> **TASK INSTRUCTIONS**:
Only the lines from the one containing "buildBase();" through the one containing "zip(*points))), Vector(map(max, zip(*points)))" are to be copied, exactly and with both ends kept.

[MATERIAL start]

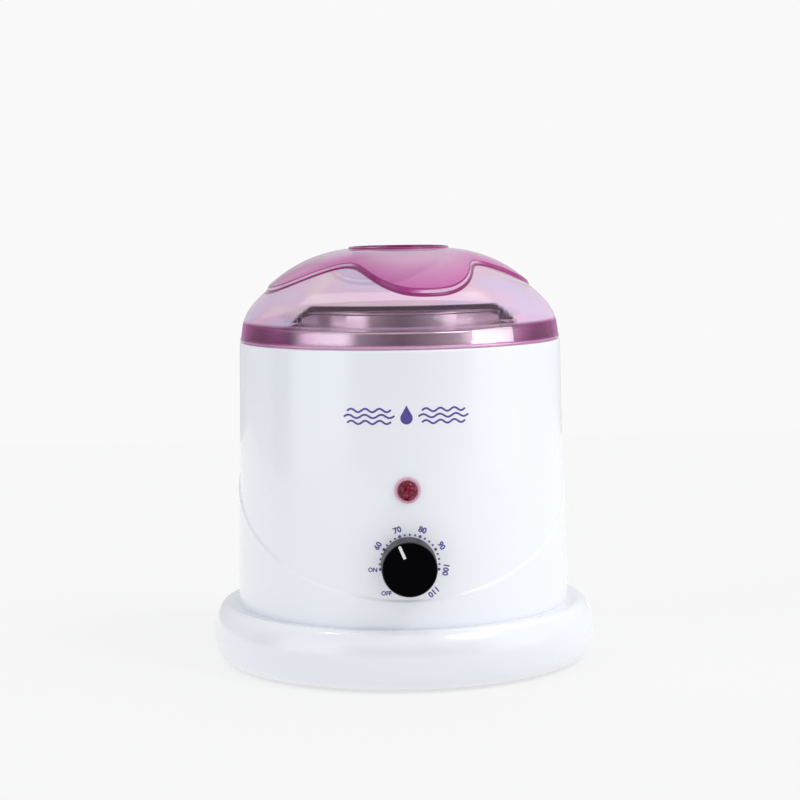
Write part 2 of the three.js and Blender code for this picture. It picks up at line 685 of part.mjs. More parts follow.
// Points of the round bend that replaces the corner b of the line a-b-c.
function fillet(a, b, c, radius) {
  const toA = a.clone().sub(b).normalize();
  const toC = c.clone().sub(b).normalize();
  const half = toA.angleTo(toC) / 2;
  const middle = toA.clone().add(toC).normalize().multiplyScalar(radius / Math.sin(half)).add(b);
  const start = toA.multiplyScalar(radius / Math.tan(half)).add(b);
  const end = toC.multiplyScalar(radius / Math.tan(half)).add(b);
  const from = start.clone().sub(middle);
  const to = end.clone().sub(middle);
  const turn = new THREE.Vector3().crossVectors(from, to).normalize();
  const steps = 4;
  return Array.from({ length: steps + 1 }, (_, i) => (
    from.clone().applyAxisAngle(turn, (from.angleTo(to) * i) / steps).add(middle)
  ));
}

// A round wire through points that lie in one plane, mitred at each point and capped at both ends.
function sweep(points, radius, sides) {
  const normal = new THREE.Vector3();
  for (let i = 2; i < points.length && normal.lengthSq() < 1e-6; i += 1) {
    const first = points[i - 1].clone().sub(points[i - 2]);
    normal.crossVectors(first, points[i].clone().sub(points[i - 1]));
  }
  normal.normalize();
  const positions = [];
  const last = points.length - 1;
  points.forEach((point, i) => {
    const before = points[Math.max(i - 1, 0)].clone();
    const along = points[Math.min(i + 1, last)].clone().sub(before).normalize();
    const across = new THREE.Vector3().crossVectors(normal, along).normalize();
    for (let k = 0; k < sides; k += 1) {
      const a = (2 * Math.PI * k) / sides;
      const offset = across.clone().multiplyScalar(radius * Math.cos(a)).addScaledVector(normal, radius * Math.sin(a));
      positions.push(...point.clone().add(offset).toArray());
    }
  });
  const startCap = positions.length / 3;
  positions.push(...points[0].toArray(), ...points[last].toArray());
  const indices = [];
  for (let i = 0; i < last; i += 1) {
    for (let k = 0; k < sides; k += 1) {
      const a = i * sides + k;
      const b = i * sides + ((k + 1) % sides);
      indices.push(a, b, b + sides, a, b + sides, a + sides);
    }
  }
  for (let k = 0; k < sides; k += 1) {
    const next = (k + 1) % sides;
    indices.push(startCap, next, k, startCap + 1, last * sides + k, last * sides + next);
  }
  const geometry = new THREE.BufferGeometry();
  geometry.setAttribute('position', new THREE.Float32BufferAttribute(positions, 3));
  geometry.setIndex(indices);
  return geometry;
}

function buildPot() {
  addPart('wax_pot', waxPot(), brushedAluminium);
  [['left', -1], ['right', 1]].forEach(([label, side]) => {
    addPart(`pot_ear_${label}`, potEar(side), zincSteel);
    [['front', -1], ['rear', 1]].forEach(([place, end]) => {
      const rivet = addPart(`ear_rivet_${label}_${place}`, earRivet(), zincSteel, 0, end * RIVET_SPREAD, EAR_PIVOT_Z);
      if (side < 0) rivet.rotation.z = Math.PI;
    });
  });
  addPart('bail_wire', bailWire(), darkWire);
}

// ---------- lid ----------

function domeHeight(radius) {
  return LID_SKIRT_TOP_Z + 0.2 + DOME_HEIGHT * (1 - (radius / DOME_R) ** 2) ** DOME_POWER;
}

// Foot of the raised grip: four broad lobes with narrow valleys between them.
function gripFoot(angle) {
  const lobe = 1 - Math.abs(Math.sin(2 * (angle - radians(GRIP_TURN)))) ** GRIP_SHARPNESS;
  return GRIP_VALLEY_R + (GRIP_TIP_R - GRIP_VALLEY_R) * lobe;
}

// The lid's cross-section at one angle, going up outside and down inside.
function lidSection(angle) {
  const foot = gripFoot(angle);
  const section = [
    [LID_R + 0.3, BODY_TOP_Z + GAP],
    [LID_R + 0.3, BODY_TOP_Z + 1.3],
    [LID_SKIRT_TOP_R, LID_SKIRT_TOP_Z],
    [DOME_R - 0.1, domeHeight(DOME_R - 0.1)],
  ];
  const domeSteps = 4;
  for (let i = 1; i <= domeSteps; i += 1) {
    const share = (i / domeSteps) ** 0.8;
    const r = DOME_R - 0.1 + (foot - DOME_R + 0.1) * share;
    section.push([r, domeHeight(r)]);
  }
  const flankSteps = 2;
  for (let i = 1; i <= flankSteps; i += 1) {
    const share = i / flankSteps;
    const r = foot - GRIP_FLANK * share;
    section.push([r, domeHeight(r) + GRIP_STEP * THREE.MathUtils.smoothstep(share, 0, 1)]);
  }
  const top = foot - GRIP_FLANK;
  const topSteps = 4;
  const lipFoot = LID_HOLE_R + LIP_WIDTH;
  for (let i = 1; i <= topSteps; i += 1) {
    const share = i / topSteps;
    const r = top + (lipFoot - top) * share;
    section.push([r, domeHeight(r) + GRIP_STEP + GRIP_BULGE * 4 * share * (1 - share)]);
  }
  const lipTop = domeHeight(LID_HOLE_R) + GRIP_STEP + LIP_HEIGHT;
  section.push([lipFoot - 0.4, lipTop], [LID_HOLE_R + 0.4, lipTop], [LID_HOLE_R, lipTop - 0.4]);
  const innerRadii = [LID_HOLE_R, 38, 52, 62, 68.5];
  for (const r of innerRadii) section.push([r, domeHeight(r) - LID_WALL * (1 + (r / DOME_R) ** 4)]);
  section.push([LID_SKIRT_TOP_R - LID_WALL, LID_SKIRT_TOP_Z - 1.5]);
  section.push([LID_R - LID_WALL, BODY_TOP_Z + GAP]);
  return section;
}

function lidShell() {
  const segments = 56;
  const positions = [];
  const indices = [];
  let rows = 0;
  for (let i = 0; i < segments; i += 1) {
    const angle = (2 * Math.PI * i) / segments;
    const section = lidSection(angle);
    rows = section.length;
    for (const [r, z] of section) positions.push(r * Math.sin(angle), -r * Math.cos(angle), z);
  }
  for (let i = 0; i < segments; i += 1) {
    const next = (i + 1) % segments;
    for (let k = 0; k < rows; k += 1) {
      const up = (k + 1) % rows;
      indices.push(i * rows + k, next * rows + k, next * rows + up);
      indices.push(i * rows + k, next * rows + up, i * rows + up);
    }
  }
  const geometry = new THREE.BufferGeometry();
  geometry.setAttribute('position', new THREE.Float32BufferAttribute(positions, 3));
  geometry.setIndex(indices);
  return geometry;
}

buildBase();
addPart('body_shell', bodyShell(), whiteGloss);
buildChamber();
buildControls();
buildWiring();
buildPot();
addPart('lid', lidShell(), pinkClear);

export default model;
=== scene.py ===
"""Looks of the wax warmer pot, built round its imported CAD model.

Lengths are in millimetres unless a name says otherwise. MM turns them into metres.
Angles round the object start at its front, -Y, and grow towards +X.
"""

import json
import math

import bmesh
import bpy
from mathutils import Matrix, Vector


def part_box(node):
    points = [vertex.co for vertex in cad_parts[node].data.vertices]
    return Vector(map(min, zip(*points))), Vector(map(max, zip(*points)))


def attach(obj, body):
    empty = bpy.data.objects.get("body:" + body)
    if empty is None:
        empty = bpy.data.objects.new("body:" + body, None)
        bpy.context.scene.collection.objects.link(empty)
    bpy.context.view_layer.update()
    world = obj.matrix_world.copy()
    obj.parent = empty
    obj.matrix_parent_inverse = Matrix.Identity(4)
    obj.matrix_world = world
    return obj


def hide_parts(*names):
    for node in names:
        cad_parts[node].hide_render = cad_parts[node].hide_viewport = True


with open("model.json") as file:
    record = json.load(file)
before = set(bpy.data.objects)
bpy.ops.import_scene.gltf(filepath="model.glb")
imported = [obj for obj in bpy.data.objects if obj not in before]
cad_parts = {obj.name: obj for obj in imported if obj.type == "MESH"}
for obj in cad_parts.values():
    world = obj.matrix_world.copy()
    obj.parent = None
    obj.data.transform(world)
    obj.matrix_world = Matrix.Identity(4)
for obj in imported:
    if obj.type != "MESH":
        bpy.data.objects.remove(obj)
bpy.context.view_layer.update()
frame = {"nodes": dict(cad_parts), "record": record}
MM = 0.001
# The gap that the frame keeps between parts that touch
GAP = 0.3


def low(node, axis=2):
    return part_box(node)[0][axis] / MM


def high(node, axis=2):
    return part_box(node)[1][axis] / MM


def radius(node):
    return (high(node, 0) - low(node, 0)) / 2


def middle(node, axis):
    return (high(node, axis) + low(node, axis)) / 2


# Places and sizes that come from the frame
BASE_Z = low("base_ring")
BASE_R = radius("base_ring")
BODY_Z = low("body_shell")
DECK_Z = low("chamber_collar") - GAP
LEDGE = 0.7
BODY_DRAFT = 2
BODY_FOOT_R = radius("body_shell") - LEDGE
BODY_TOP_R = BODY_FOOT_R - BODY_DRAFT
KNOB_Z = middle("knob", 2)
KNOB_FRONT = -low("knob", 1)
KNOB_BACK = -high("knob", 1)
KNOB_R = radius("knob")
LAMP_Z = middle("indicator_lens", 2)
LAMP_FLANGE_R = radius("indicator_lens")
LAMP_REACH = 4.2
LAMP_FACE = -low("indicator_lens", 1) - LAMP_REACH
COLLAR_R = radius("chamber_collar")
COLLAR_TOP = high("chamber_collar")
POT_TOP = high("wax_pot")
POT_FLOOR = low("wax_pot")
LID_R = radius("lid")
LID_LOW = low("lid")

# The tilted ledge of the body
LEDGE_FRONT_Z = BASE_Z + 37.9
LEDGE_SIDE_Z = BASE_Z + 81.9
LEDGE_WIDTH = 1.2

# The pot and its bail
POT_R = 47.5
POT_WALL = 1.3
BEAD_R = 1.0
BAIL_WIRE_R = 1.1

# The lid
SKIRT_TOP_Z = BASE_Z + 156.1
SKIRT_TOP_R = 72.9
DOME_R = 72.6
DOME_HEIGHT = 33.9
DOME_POWER = 0.65
LID_WALL = 2.0
LID_HOLE_R = 21.8
GRIP_VALLEY_R = 42.0
GRIP_TIP_R = 62.0
GRIP_SHARPNESS = 2.8
GRIP_STEP = 1.7
GRIP_FLANK = 1.2
GRIP_BULGE = 1.3
GRIP_TURN = math.radians(10.5)
LIP_WIDTH = 1.6
LIP_HEIGHT = 0.9
WINDOW_R = 67.0
WINDOW_FADE = 0.6
WINDOW_HALF = math.radians(43)
WINDOW_LEAN = math.radians(6)
WINDOW_EDGE = math.radians(1.8)
HAZE = 0.62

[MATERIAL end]

> **ANSWER FOR THE TASK**:
buildBase();
addPart('body_shell', bodyShell(), whiteGloss);
buildChamber();
buildControls();
buildWiring();
buildPot();
addPart('lid', lidShell(), pinkClear);

export default model;
=== scene.py ===
"""Looks of the wax warmer pot, built round its imported CAD model.

Lengths are in millimetres unless a name says otherwise. MM turns them into metres.
Angles round the object start at its front, -Y, and grow towards +X.
"""

import json
import math

import bmesh
import bpy
from mathutils import Matrix, Vector


def part_box(node):
    points = [vertex.co for vertex in cad_parts[node].data.vertices]
    return Vector(map(min, zip(*points))), Vector(map(max, zip(*points)))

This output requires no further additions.